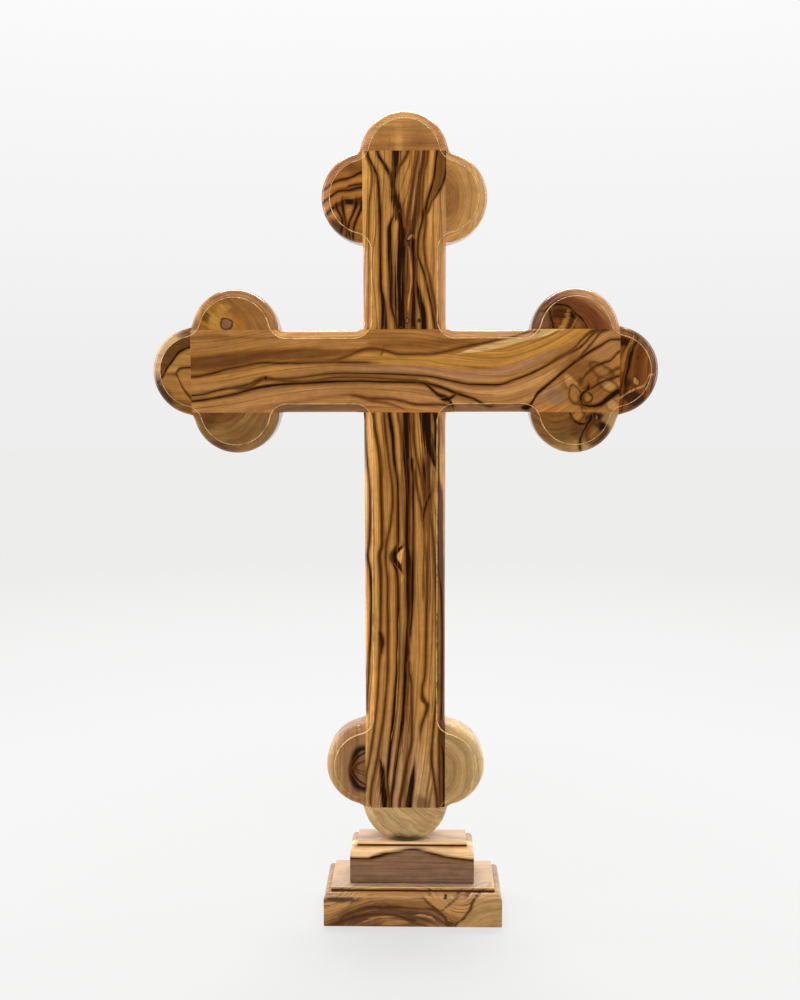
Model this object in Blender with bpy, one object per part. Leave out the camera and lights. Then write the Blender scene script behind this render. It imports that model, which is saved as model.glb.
--
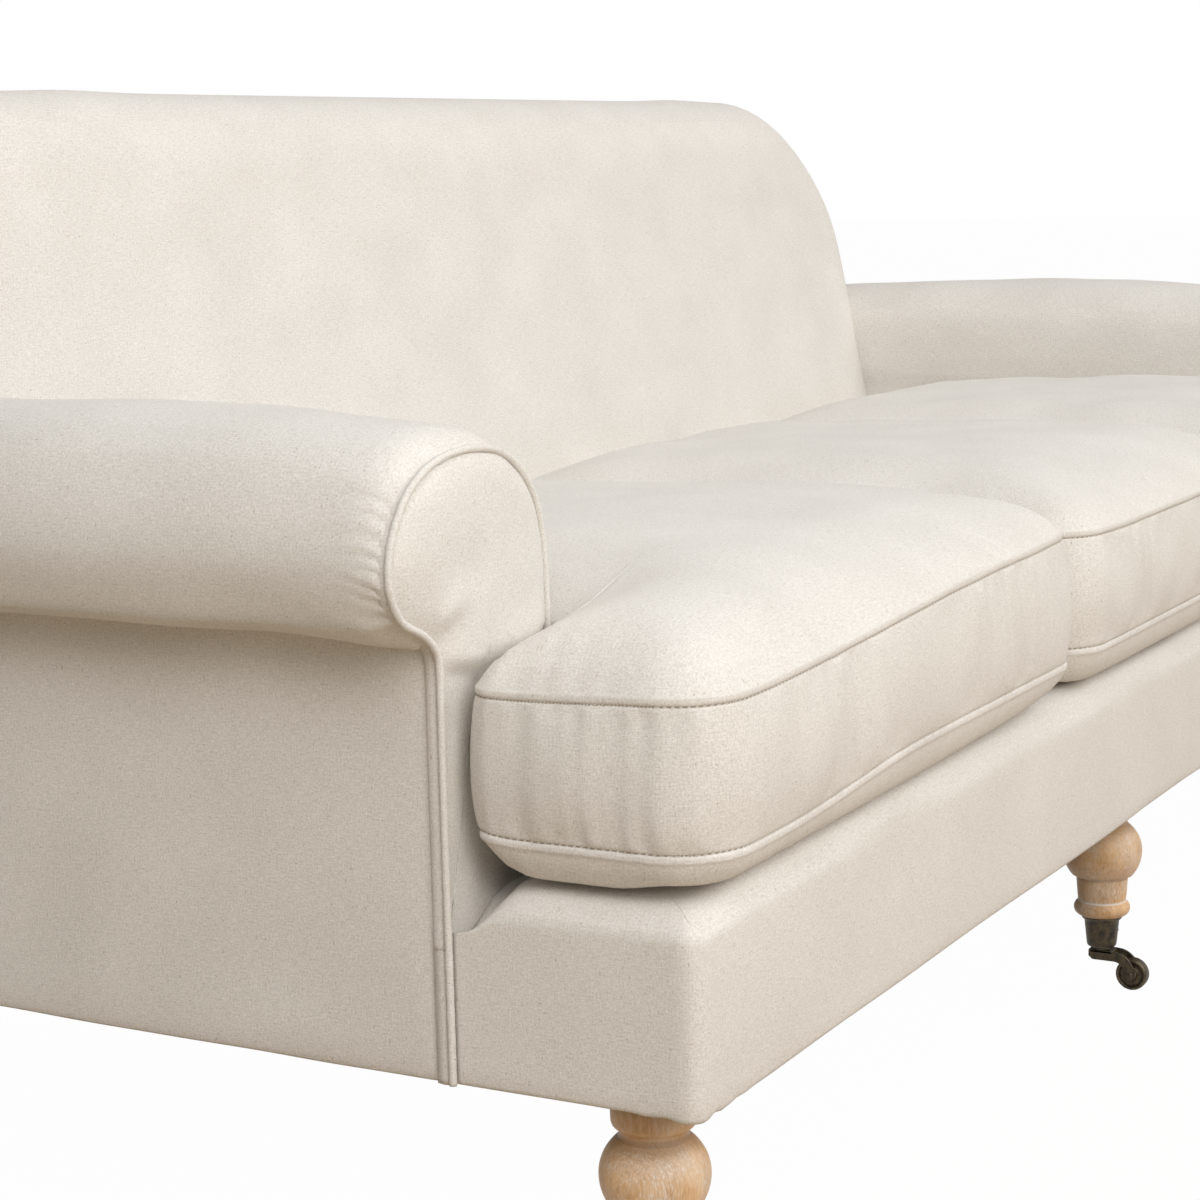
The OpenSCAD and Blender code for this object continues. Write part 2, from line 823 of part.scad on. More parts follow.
...
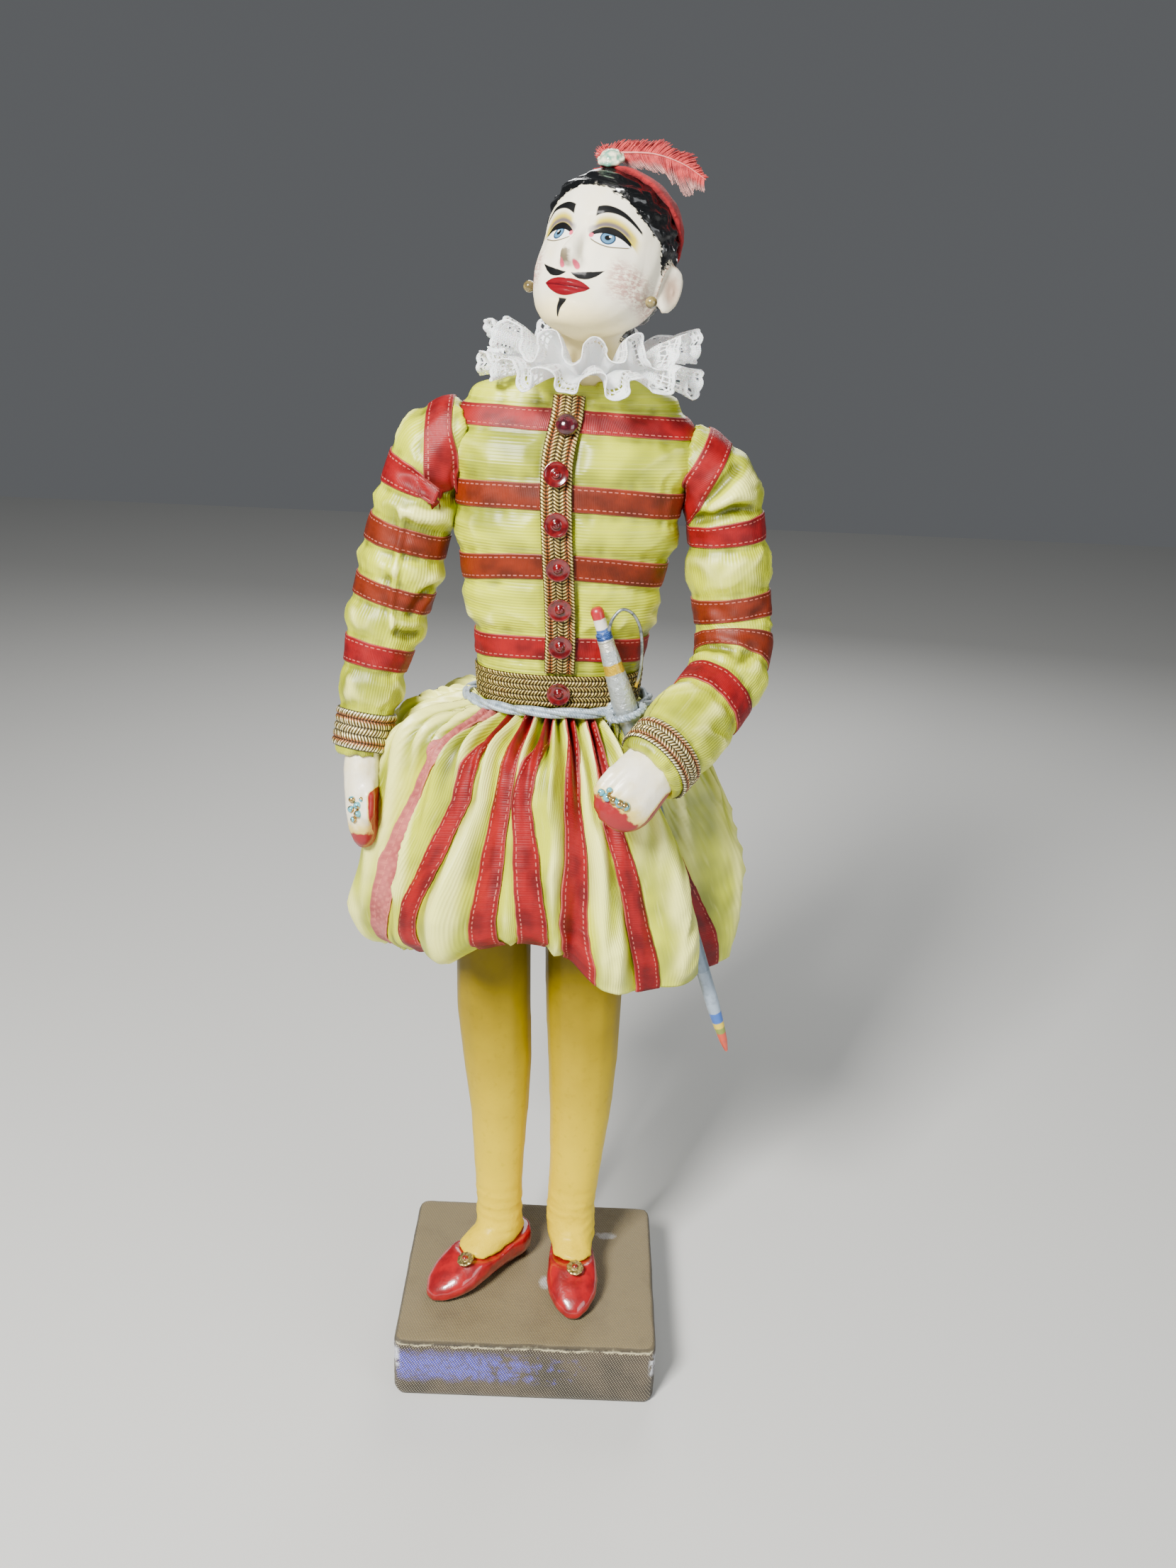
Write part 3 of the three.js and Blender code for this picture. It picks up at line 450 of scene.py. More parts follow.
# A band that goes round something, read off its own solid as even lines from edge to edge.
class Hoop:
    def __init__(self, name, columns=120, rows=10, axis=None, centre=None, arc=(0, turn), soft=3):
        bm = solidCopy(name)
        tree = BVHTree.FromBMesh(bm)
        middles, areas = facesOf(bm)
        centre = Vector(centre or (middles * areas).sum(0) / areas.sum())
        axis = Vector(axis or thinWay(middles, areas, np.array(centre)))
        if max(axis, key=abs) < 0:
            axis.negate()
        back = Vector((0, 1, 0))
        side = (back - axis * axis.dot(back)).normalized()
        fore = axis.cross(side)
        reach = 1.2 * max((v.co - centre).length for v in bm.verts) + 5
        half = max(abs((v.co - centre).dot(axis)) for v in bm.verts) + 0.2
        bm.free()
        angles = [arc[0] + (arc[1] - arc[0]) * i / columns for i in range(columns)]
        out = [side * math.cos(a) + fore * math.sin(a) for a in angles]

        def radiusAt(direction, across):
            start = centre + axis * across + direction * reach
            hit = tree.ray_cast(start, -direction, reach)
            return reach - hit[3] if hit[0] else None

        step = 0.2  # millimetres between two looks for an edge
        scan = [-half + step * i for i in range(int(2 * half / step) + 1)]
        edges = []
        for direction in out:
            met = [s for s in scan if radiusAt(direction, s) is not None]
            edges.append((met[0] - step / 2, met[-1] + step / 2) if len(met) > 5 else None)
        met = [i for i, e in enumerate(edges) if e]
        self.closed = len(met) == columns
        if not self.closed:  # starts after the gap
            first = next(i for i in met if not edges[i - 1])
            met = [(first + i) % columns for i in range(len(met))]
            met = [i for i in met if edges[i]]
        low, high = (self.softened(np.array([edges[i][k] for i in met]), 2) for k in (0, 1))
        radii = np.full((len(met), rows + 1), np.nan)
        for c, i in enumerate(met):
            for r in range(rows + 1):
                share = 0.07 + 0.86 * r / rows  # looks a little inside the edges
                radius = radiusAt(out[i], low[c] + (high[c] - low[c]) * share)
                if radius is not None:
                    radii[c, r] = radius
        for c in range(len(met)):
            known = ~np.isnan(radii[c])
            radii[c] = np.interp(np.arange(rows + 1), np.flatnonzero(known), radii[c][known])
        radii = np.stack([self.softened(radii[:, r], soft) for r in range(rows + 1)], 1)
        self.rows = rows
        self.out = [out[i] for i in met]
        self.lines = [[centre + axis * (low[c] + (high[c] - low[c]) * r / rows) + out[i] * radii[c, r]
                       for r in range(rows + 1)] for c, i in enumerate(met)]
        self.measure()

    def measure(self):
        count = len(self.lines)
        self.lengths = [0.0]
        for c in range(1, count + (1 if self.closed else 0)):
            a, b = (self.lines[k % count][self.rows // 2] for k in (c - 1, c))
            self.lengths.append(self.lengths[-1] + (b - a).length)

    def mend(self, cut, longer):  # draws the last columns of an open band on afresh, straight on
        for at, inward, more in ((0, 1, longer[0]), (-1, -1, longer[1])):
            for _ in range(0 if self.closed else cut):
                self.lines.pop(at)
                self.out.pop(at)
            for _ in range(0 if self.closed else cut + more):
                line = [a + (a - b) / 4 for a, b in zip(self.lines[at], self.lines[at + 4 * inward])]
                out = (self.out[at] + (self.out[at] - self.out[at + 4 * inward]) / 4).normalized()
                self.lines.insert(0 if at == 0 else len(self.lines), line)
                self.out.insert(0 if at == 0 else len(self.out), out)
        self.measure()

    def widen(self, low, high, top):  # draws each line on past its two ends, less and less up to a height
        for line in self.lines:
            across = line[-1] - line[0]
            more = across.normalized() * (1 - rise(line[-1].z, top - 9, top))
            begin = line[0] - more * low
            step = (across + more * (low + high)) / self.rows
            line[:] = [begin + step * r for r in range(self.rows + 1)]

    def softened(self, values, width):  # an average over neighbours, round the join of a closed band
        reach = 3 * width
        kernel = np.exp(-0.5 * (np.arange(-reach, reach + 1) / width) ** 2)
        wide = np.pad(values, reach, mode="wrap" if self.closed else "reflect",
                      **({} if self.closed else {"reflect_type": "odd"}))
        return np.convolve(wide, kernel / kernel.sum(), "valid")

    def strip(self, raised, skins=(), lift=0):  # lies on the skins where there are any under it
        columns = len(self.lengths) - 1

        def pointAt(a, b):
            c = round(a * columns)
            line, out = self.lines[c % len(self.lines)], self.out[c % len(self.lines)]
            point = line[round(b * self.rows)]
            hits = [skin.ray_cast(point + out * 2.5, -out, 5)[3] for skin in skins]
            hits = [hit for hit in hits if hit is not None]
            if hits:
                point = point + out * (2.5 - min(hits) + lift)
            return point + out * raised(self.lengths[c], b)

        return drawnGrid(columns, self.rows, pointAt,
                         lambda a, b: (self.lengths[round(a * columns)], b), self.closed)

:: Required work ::
List the lines of the material in which the word "object" occurs.

:: Answer in full ::
Model this object in Blender with bpy, one object per part. Leave out the camera and lights. Then write the Blender scene script behind this render. It imports that model, which is saved as model.glb.
The OpenSCAD and Blender code for this object continues. Write part 2, from line 823 of part.scad on. More parts follow.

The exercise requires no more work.